Security researchers at Kaspersky have spotted signs of the notorious FinSpy surveillance spyware hijacking — and replacing — the Windows UEFI bootloader to perform stealthy infections on target machines.
This method of infection allowed the attackers to install a bootkit without the need to bypass firmware security checks and serves as confirmation that the controversial vendor of “lawful interception” spyware has modernized operations to remain undetected.
“UEFI infections are very rare and generally hard to execute, they stand out due to their evasiveness and persistence,” according to Kaspersky’s Igor Kuznetsov and Georgy Kucherin. “While in this case the attackers did not infect the UEFI firmware itself, but its next boot stage, the attack was particularly stealthy as the malicious module was installed on a separate partition and could control the boot process of the infected machine.”
In a research paper documenting what it calls “unseen findings” related to FinSpy, Kaspersky said the spyware has been tweaked since 2018 to add multiple checks to avoid the prying eyes of security researchers.
“[This is] one of the hardest-to-detect spywares to date,” the researchers said, noting that the spyware has now been fitted with four different levels of obfuscation in addition to the UEFI bootkit vector.
Unlike previous FinSpy versions that contained the Trojan in the infected application immediately, Kaspersky found the new samples are now protected by two components: a non-persistent pre-validator and a post-validator.
“The first component runs multiple security checks to ensure that the device it is infecting does not belong to a security researcher. Only when the checks pass, is the post-validator component provided by the server – this component ensures that the infected victim is the intended one. Only then would the server command deployment of the full-fledged Trojan platform,” Kaspersky said.
The spyware features four complex custom-made obfuscators meant to slow down the analysis of the spyware. On top of that, the Trojan is capable of using the developers’ mode in browsers to intercept traffic protected with the HTTPS protocol.

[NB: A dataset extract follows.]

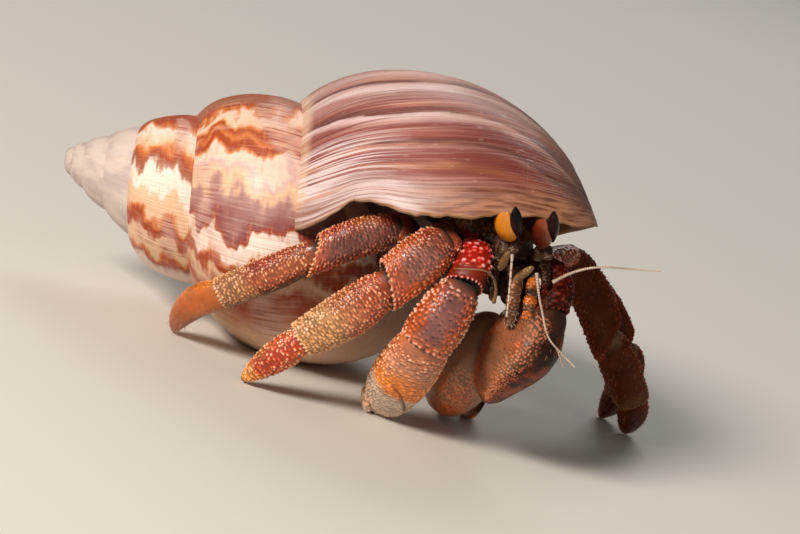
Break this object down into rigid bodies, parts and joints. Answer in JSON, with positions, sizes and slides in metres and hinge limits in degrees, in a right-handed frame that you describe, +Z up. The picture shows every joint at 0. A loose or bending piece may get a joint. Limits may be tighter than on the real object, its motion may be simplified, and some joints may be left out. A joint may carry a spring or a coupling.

“The amount of work put into making FinFisher not accessible to security researchers is particularly worrying and somewhat impressive,” Kuznetsov said. “It seems like the developers put at least as much work into obfuscation and anti-analysis measures as in the Trojan itself. As a result, its capabilities to evade any detection and analysis make this spyware particularly hard to track and detect,” he added.
Kuznetsov said the UEFI infection scenario was clever and straightforward. “All machines infected with the UEFI bootkit had the Windows Boot Manager (bootmgfw.efi) replaced with a malicious one. When the UEFI transfers execution to the malicious loader, it first locates and replaces the original Windows Boot Manager with a patched version capable of bypassing all security checks.”
On older machines that do not support UEFI, Kaspersky observed infections through the MBR (Master Boot Record).
The Kaspersky research comes at a sensitive time for commercial spyware vendors who exploit zero-days in major software products to infect every type of computing device, from iPhones to Android devices to Windows, macOS and Linux machines.
While these companies claim the surveillance tools are only sold to licensed governments and law enforcement agencies, researchers have published evidence of abuse with targets including government critics, dissidents, journalists and social workers.